Executive-with-sub-agents optimizes for execution speed. Executive decides, workers execute. Fast, but fragile—executive blindspot propagates.

Tribunal pattern optimizes for frame correctness. Executive proposes, tribunal challenges, workers execute validated frame. Slower, but robust—blindspots get caught.

Tradeoff: Coordination overhead for reduced wasted execution.

When cost of wrong direction > cost of coordination, tribunal wins.

Edge Cases

What if tribunal deadlocks?
Escalate to human. If orthogonal constitutions can't converge, problem framing needs human judgment.

What if tribunal takes too long?
Time-box reviews (24-48h). If no objections within window, proposal proceeds. Silence = approval.

What if executive ignores tribunal?
Provenance tracking. If executive proceeds despite objections, audit trail shows constitutional violations. Trust degrades, executive loses authority.

Vs. Constitutional AI

CAI (Constitutional AI): Single agent critiques itself against principles at training time. Self-referential. Opaque (weights).

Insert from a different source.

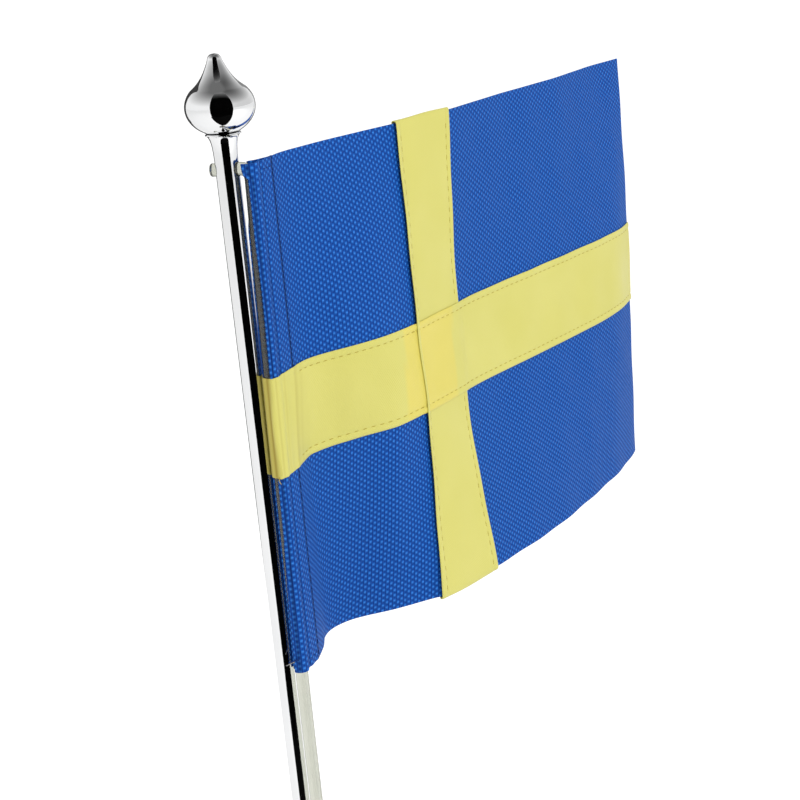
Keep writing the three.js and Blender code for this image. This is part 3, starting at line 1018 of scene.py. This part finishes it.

Tribunal pattern: Multiple agents with incompatible mandates critique at runtime. Adversarial (not self-critique). Transparent (see which constitution objected).

Complementary: CAI trains safer base models. Tribunal catches frame errors via adversarial review.

CAI = "make agent safe." Tribunal = "make decisions robust."

References

docs/thesis.md — Tribunal vs executive-with-sub-agents
docs/philosophy.md — Why orthogonality beats consensus
brr/methodology/001-replicating-constitutional-orthogonality.md — Constitutional implementation

Falsifiability

If tribunal pattern works:

Executive frame errors caught before execution
Challenge rate 20-40% sustained
Output quality > executive-with-sub-agents baseline

If it doesn't:

Tribunal rubber-stamps (challenge rate → 0%)
Coordination overhead kills velocity (nothing ships)
Same failure modes as single executive (tribunal insufficient)

Track challenge rate + frame error rate. If tribunal fails, methodology documents why.